Face to face Human interactions are our normal way of interacting. Newport points out that our brains are biological wired for kinesthetic relationship. These offline interactions are deep and rich because the involve complex sensory interactions. Digital media flattens the interaction and removes essential ‘human presence’ from the equation by replacing the real with little more than a digital projection of another self.
Asking my daughter about her perceptions of Newport’s Digital Minimalism ended in the expected question, ‘why?’ She could not see that there was much to gain, but plenty to lose. I then realized that Newport’s book makes sense to those of us in the second half of life, but not so much those in the first. First half people are on the journey of discovery, becoming and succeeding. They a grasping everything available and milking it for all it’s worth.
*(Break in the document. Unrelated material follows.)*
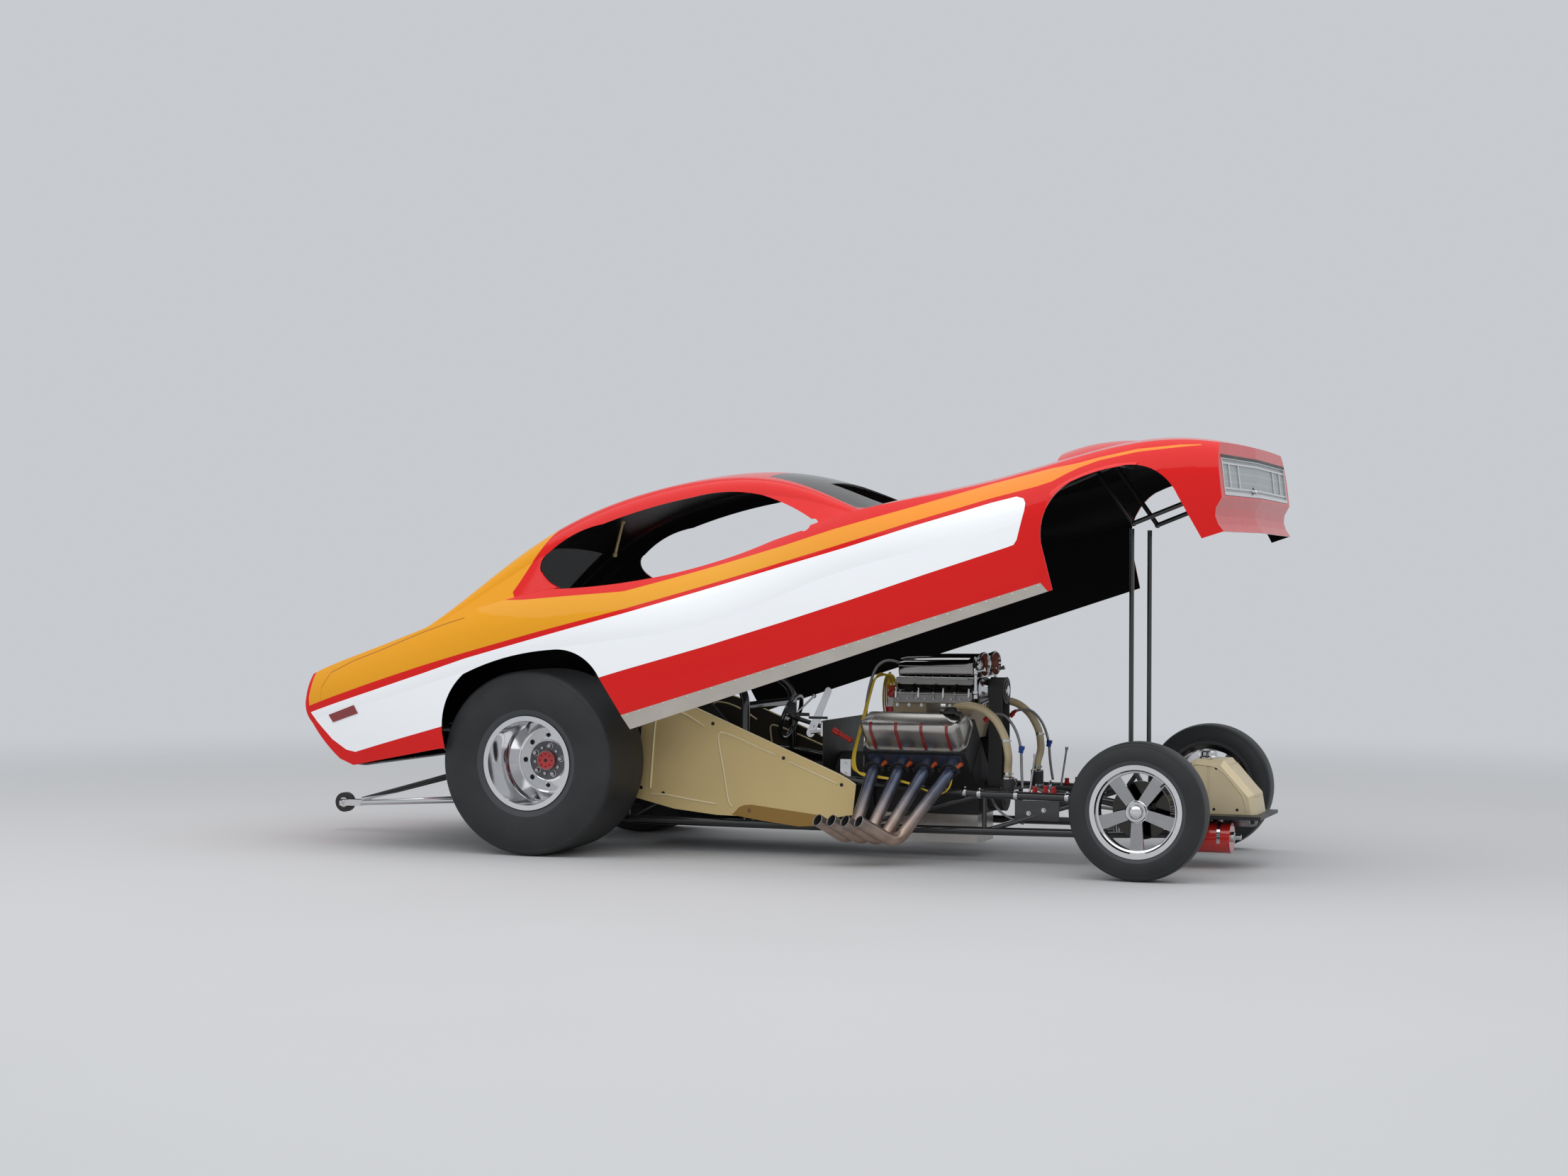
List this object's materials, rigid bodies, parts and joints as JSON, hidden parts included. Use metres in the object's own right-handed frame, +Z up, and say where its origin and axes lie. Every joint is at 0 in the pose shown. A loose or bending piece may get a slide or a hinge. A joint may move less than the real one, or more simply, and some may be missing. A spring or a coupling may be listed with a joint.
{
  "type": "drag racing car",
  "caption": "Drag racing car with a one-piece tilting body held up at the front on prop rods over a tube frame with a supercharged vee engine.",
  "frame": {"origin": "on the ground under the middle of the car's length and width", "axes": "+X towards the nose, +Y to the left, +Z up"},
  "size_m": [4.831, 1.8556, 1.961],
  "materials": {
    "red_fibreglass": "gloss painted fibreglass, striped",
    "window_sheet": "clear polycarbonate",
    "riveted_aluminium": "brushed sheet, riveted",
    "gold_aluminium": "gold anodised sheet",
    "lamp_panel": "frosted lamp panel in a bright frame",
    "grey_sheet": "satin grey",
    "black_tube": "gloss black",
    "black_sheet": "satin black",
    "steel": "machined steel",
    "polished_aluminium": "polished",
    "cast_aluminium": "cast, satin",
    "cast_engine": "cast",
    "chrome": "bright",
    "tyre_rubber": "smooth tread",
    "header_steel": "heat-blued",
    "seat_black": "black cover on aluminium",
    "red_paint": "gloss red",
    "hose_tan": "translucent hose",
    "magneto_cap": "red cap"
  },
  "bodies": {
    "chassis": {"frame_rails": "black_tube", "roll_cage": "black_tube", "cockpit_panels": "gold_aluminium", "floor_and_firewall": "gold_aluminium", "driver_seat": "seat_black", "steering_yoke": "black_tube", "engine_block": "cast_engine", "oil_pan": "polished_aluminium", "cylinder_heads": "cast_aluminium", "valve_covers": "polished_aluminium", "intake_manifold": "cast_aluminium", "blower_case": "polished_aluminium", "injector_hat": "polished_aluminium", "blower_drive": "black_sheet", "magneto": "magneto_cap", "exhaust_headers": "header_steel", "breather_hoses": "hose_tan", "catch_cans": "black_sheet", "clutch_and_gearbox": "cast_aluminium", "rear_axle_housing": "black_sheet", "front_axle": "black_tube", "fuel_tank": "gold_aluminium", "front_tray": "black_sheet", "fire_bottle": "red_paint", "wheelie_bar": "chrome", "tow_eyes": "steel"},
    "tilt_body": {"body_shell": "red_fibreglass", "window_panes": "window_sheet", "rocker_strips": "riveted_aluminium", "front_grille": "lamp_panel", "rear_bumper": "grey_sheet", "body_tubing": "black_tube"},
    "right_prop": {"prop_rod_right": "black_tube"},
    "left_prop": {"prop_rod_left": "black_tube"},
    "rear_wheels": {"rear_axle_shaft": "steel", "rear_rims": "polished_aluminium", "rear_tyres": "tyre_rubber"},
    "right_knuckle": {"knuckle_right": "steel"},
    "left_knuckle": {"knuckle_left": "steel"},
    "steering_link": {"tie_rod": "steel"},
    "right_front_wheel": {"front_rim_right": "polished_aluminium", "front_tyre_right": "tyre_rubber"},
    "left_front_wheel": {"front_rim_left": "polished_aluminium", "front_tyre_left": "tyre_rubber"},
    "trailing_wheel": {"wheelie_wheel": "tyre_rubber"}
  },
  "joints": [
    {"name": "body_tilt", "type": "hinge", "parent": "chassis", "child": "tilt_body", "pos_m": [-1.7745, 0, 0.56], "axis": [0, 1, 0], "range_deg": [0, 18.14]},
    {"name": "right_prop_fold", "type": "hinge", "parent": "chassis", "child": "right_prop", "pos_m": [1.8285, -0.25, 0.5], "axis": [-1, 0, 0], "range_deg": [0, 83]},
    {"name": "left_prop_fold", "type": "hinge", "parent": "chassis", "child": "left_prop", "pos_m": [1.7985, 0.25, 0.5], "axis": [1, 0, 0], "range_deg": [0, 83]},
    {"name": "rear_axle_spin", "type": "hinge", "parent": "chassis", "child": "rear_wheels", "pos_m": [-0.9245, 0, 0.438], "axis": [0, 1, 0], "continuous": true},
    {"name": "steer_right", "type": "hinge", "parent": "chassis", "child": "right_knuckle", "pos_m": [1.9875, -0.65, 0.305], "axis": [0, 0, 1], "range_deg": [-20, 20]},
    {"name": "steer_left", "type": "hinge", "parent": "chassis", "child": "left_knuckle", "pos_m": [1.9875, 0.65, 0.305], "axis": [0, 0, 1], "range_deg": [-20, 20]},
    {"name": "tie_rod_swing", "type": "hinge", "parent": "right_knuckle", "child": "steering_link", "pos_m": [1.8575, -0.65, 0.213], "axis": [0, 0, 1], "range_deg": [-20, 20]},
    {"name": "right_front_spin", "type": "hinge", "parent": "right_knuckle", "child": "right_front_wheel", "pos_m": [1.9875, -0.78, 0.305], "axis": [0, 1, 0], "continuous": true},
    {"name": "left_front_spin", "type": "hinge", "parent": "left_knuckle", "child": "left_front_wheel", "pos_m": [1.9875, 0.78, 0.305], "axis": [0, 1, 0], "continuous": true},
    {"name": "wheelie_wheel_spin", "type": "hinge", "parent": "chassis", "child": "trailing_wheel", "pos_m": [-2.3655, 0, 0.144], "axis": [0, 1, 0], "continuous": true}
  ],
  "couplings": [
    {"joint": "right_prop_fold", "follows": "body_tilt", "ratio": 4.5763},
    {"joint": "left_prop_fold", "follows": "body_tilt", "ratio": 4.5763},
    {"joint": "steer_left", "follows": "steer_right", "ratio": 1},
    {"joint": "tie_rod_swing", "follows": "steer_right", "ratio": -1}
  ]
}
In the second half of life we tend to let go and think about personal integration and the reflection upon our own deep connection with eternity and meaning – after all, there is more life behind us than there is ahead. Unless I missed something, Newport doesn’t address these powerful developmental aspects of life which affect our perceptions of the power of digital media.
Yet, I was moved. It’s Lent, so social media is taking a break (except for dminlgp9) and already the angst of navigating unbridled stupidity has lifted from my soldiers – the problem is, I’m missing the madness. What a wretched man I am.
 Rory Sutherland, “Alchemy: The Surprising Power of Ideas That Don’t Make Sense,” (2019-05-07).
 Ibid. 142
Newport, Cal. Digital Minimalism: On Living Better With Less Technology. Penguin, 2019. Kindle Edition
Sutherland, Rory. “Alchemy: The Surprising Power of Ideas That Don’t Make Sense.” (2019): 320.